Showtime donates $500K for South and West Side beautification and art projects
Mayor Lightfoot has announced donations from Showtime to Greencorps Chicago, a green job training program, and the Chicago Public Art Group. The donation focuses on areas where The Chi is filmed.
Chicago’s mayor joined Puja Vohra, Showtime’s Executive Vice President of Marketing and Strategy, and cast members from its Chicago-based show The Chi, as well as community leaders. Showtime announced a $500,000 donation from the TV network to the city’s Greencorps Chicago green job program and the Chicago Public Art Group.
The funds will be used to assist and invest in the South Side and West Side, which have served as major settings for the four seasons of the hit drama series.

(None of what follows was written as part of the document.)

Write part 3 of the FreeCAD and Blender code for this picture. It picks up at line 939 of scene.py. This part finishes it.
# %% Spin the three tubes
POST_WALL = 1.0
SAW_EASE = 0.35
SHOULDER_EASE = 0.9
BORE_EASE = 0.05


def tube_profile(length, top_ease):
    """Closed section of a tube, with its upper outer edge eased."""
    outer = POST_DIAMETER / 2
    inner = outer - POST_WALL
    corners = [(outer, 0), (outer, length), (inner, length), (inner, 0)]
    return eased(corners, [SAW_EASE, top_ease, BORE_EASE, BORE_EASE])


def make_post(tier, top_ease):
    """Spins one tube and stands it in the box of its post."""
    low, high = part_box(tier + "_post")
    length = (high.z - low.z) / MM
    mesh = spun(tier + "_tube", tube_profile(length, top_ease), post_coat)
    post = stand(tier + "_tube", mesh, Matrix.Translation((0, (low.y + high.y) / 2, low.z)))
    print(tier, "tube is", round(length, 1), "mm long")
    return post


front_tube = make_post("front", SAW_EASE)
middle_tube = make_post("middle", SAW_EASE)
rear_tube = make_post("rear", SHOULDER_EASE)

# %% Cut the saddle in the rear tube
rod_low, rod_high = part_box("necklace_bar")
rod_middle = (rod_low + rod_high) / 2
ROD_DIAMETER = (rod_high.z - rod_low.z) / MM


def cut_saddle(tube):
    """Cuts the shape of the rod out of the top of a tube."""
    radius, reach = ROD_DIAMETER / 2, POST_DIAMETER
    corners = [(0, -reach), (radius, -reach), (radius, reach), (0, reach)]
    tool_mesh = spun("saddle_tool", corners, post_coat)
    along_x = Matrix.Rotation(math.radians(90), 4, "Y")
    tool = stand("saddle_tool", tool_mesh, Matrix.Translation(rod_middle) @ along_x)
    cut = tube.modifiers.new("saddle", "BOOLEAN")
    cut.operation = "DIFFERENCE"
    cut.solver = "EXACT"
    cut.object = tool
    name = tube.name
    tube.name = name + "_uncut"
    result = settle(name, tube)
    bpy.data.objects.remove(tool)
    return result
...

Aside from that, the grant will pay for the cleaning and beautification of 32 vacant lots in Bronzeville and North Lawndale, as well as six accompanying art installations, as part of Mayor Lightfoot’s Invest South/West initiative, which aims to revitalize community areas in Chicago that have suffered from a legacy of underinvestment.
New employment opportunities for Chicago residents
Mayor Lightfoot made the announcement at a site on Ogden Avenue in North Lawndale that is being cleaned and greened. During the occasion, one of six new art installations made by artists Damon Lamar Reed, Dorian Sylvain, and Delilah Salgado was unveiled. The city-owned properties that are being transformed were chosen based on Showtime filming sites for The Chi. The funding will also cover the cost of maintaining the lots for a number of years.
“From vibrantly depicting our city’s neighborhoods on The Chi to now investing in our city’s sustainability, employment and art initiatives, Showtime has demonstrated its commitment to supporting and uplifting our residents,” Mayor Lightfoot said.
As a critical component of the mayor’s economic recovery strategy, the Chicago Film Office works to enhance the city’s TV and film sector. This leads to an increase in employment, which benefits Chicago. According to the mayor’s office, filming in 2019 resulted in $560 million economic impact; 51 percent of local crew recruits were women or minorities.